Au sujet du vote de la LOPSI, l'association de défense de la liberté de la presse et de la liberté d'expression s'inquiète " du silence de la CNIL et de l'absence d'initiative à même de porter le débat sur la place publique et d'envoyer un signal fort au gouvernement et au législateur. Le signal que la libre circulation de l'information et la confidentialité des échanges sur Internet sont des libertés numériques fondamentales qui doivent être préservées, protégées ".

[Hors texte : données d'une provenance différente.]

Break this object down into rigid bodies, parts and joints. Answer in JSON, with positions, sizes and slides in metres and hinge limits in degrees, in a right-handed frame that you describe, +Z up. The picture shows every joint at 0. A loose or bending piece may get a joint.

En conclusion de sa lettre à Michel Gentot, Reporters sans frontières demande à la CNIL :
d'être plus que jamais vigilante sur toutes les questions de transgressions des libertés numériques et d'être intransigeante par rapport aux projets de lois, aux recours aux méthodes et aux technologies liberticides ;
de réclamer au législateur la mise en chantier d'une véritable Loi Informatique et Libertés à même de préserver la libre circulation des informations, l'anonymat des échanges sur Internet, ainsi que les modalités de gestion, de rétention, de réquisition et d'examen des données et informations stockées sur supports numériques ;
d'impulser une réforme profonde de la CNIL visant à étendre son mandat et ses capacités à agir, pour aller au-delà des recommandations, des préconisations ou de l'instruction des dossiers d'infractions. Ce, pour que la CNIL soit l'interlocutrice incontournable, constructive et respectée des pouvoirs publics et du législateur, et puisse peser concrètement sur l'élaboration des textes de régulation.